Thursday, April 19, 2018

New York: Girl, 7, mauled by Pit Bull that belongs to a "family member's friend"

NEW YORK -- The fate of a pit bull that attacked a 7-year-old girl in her Bellport home Wednesday will be decided after the Brookhaven Animal Shelter keeps it for 10 days, a town spokesman said.

According to Suffolk police the child was seriously injured after the dog attacked her shortly after 5 p.m. and had to be fended off with a shovel.

The girl’s mother and a man dog-sitting the male dog were also injured when they tried to stop the attack, police said.


Police said the victim was playing with the dog in her Bieselin Road home when she was bitten on her right arm, causing several lacerations.

When the mother tried to get the dog off her daughter, the dog bit the woman on her hand, police said.

Then the man hit the pit bull over the head with the shovel, police said, but he was bitten on the hand before the dog ran out to the yard.

The child, seriously wounded, and her mother, who had non-life-threatening injuries, were airlifted to Stony Brook University Hospital, while the man was taken to a hospital to be treated for non-life-threatening injuries to his hand, police said.

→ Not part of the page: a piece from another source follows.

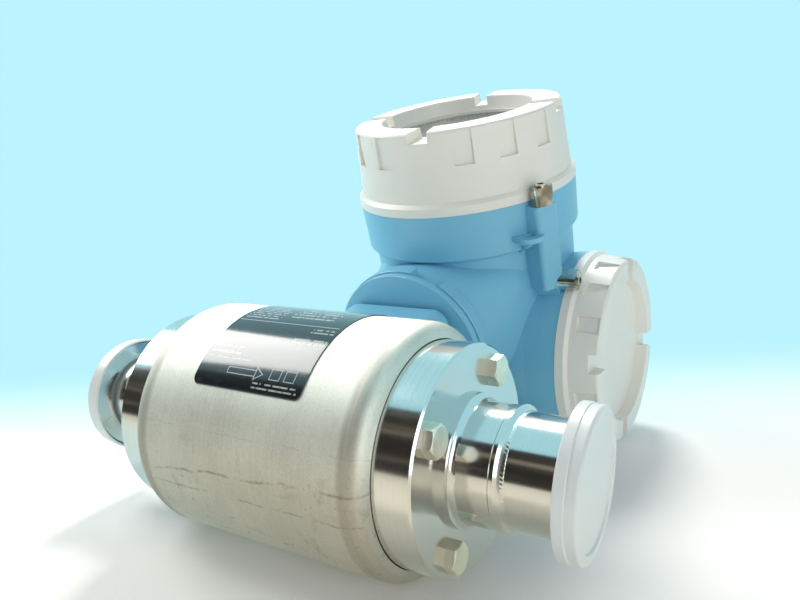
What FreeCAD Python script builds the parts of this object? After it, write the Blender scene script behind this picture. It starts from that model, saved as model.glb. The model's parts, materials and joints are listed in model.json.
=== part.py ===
"""Electromagnetic flow meter for a hygienic DN 50 pipe, lying on its side.

Every sub-part is modelled in the meter's own upright frame: the pipe runs
along X, the neck rises along +Z and the display looks toward -Y.  The last
step lays the finished meter down on its drum and its rear compartment.
Lengths are in millimetres.
"""
import FreeCAD
import Part
import math
import os

Vec = FreeCAD.Vector
X_AXIS = Vec(1, 0, 0)
Y_AXIS = Vec(0, 1, 0)
Z_AXIS = Vec(0, 0, 1)

# ---------------------------------------------------------------- clearances
MOVING_GAP = 0.3          # between curved faces of pieces that move
RUNNING_GAP = 0.08        # radial, spigot of the swivel in its socket
SEAT_GAP = 0.2            # between flat faces of pieces that move

# -------------------------------------------------------------- flow passage
BORE_R = 23.75            # clear bore of the lined tube and the pipe stubs
LINER_WALL = 3.0
TUBE_WALL = 2.6
TUBE_HALF = 68.0          # the lined tube reaches both process connections
TUBE_R = BORE_R + LINER_WALL + TUBE_WALL

# --------------------------------------------------------------------- drum
DRUM_R = 60.0
DRUM_WALL = 2.0
ROLL_R = 8.0              # rolled end of the drum
OPENING_X = TUBE_HALF + 1.5    # plane of the rolled opening
CONNECTION_R = DRUM_R - 7.8    # process connection disc
OPENING_R = CONNECTION_R + 0.4
END_RING_X = TUBE_HALF - 18    # inner face of the welded end ring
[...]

Police emergency service officers put the dog in a cage and the Brookhaven Town dog warden took it to the town animal shelter, police said.

No official information was available Thursday about the latest condition of the girl and the others injured.

Town spokesman Jack Krieger said the pit bull was being kept on a 10-day “bite hold” for safekeeping and that after that several options can be considered.

Krieger said that if the shelter decides the dog is “too violent” then it can decide to put the animal down or keep it.

If the dog is not determined to be a danger and the owner does not claim it, then the shelter has the same options of putting it down or keeping it, Krieger said.

Krieger said that if the owner wants the dog back after the 10 days but the shelter believes it’s still dangerous, then the town would have to make a court bid to put the animal down.

A person who answered the phone at the house Thursday identified himself as the owner’s son and would not give his name.

The dog belongs to “a family member’s friend,” he said. He would not reveal the names of the friend any of the injured.

When asked how the girl is doing, he said, “She’s projected to make a full recovery.”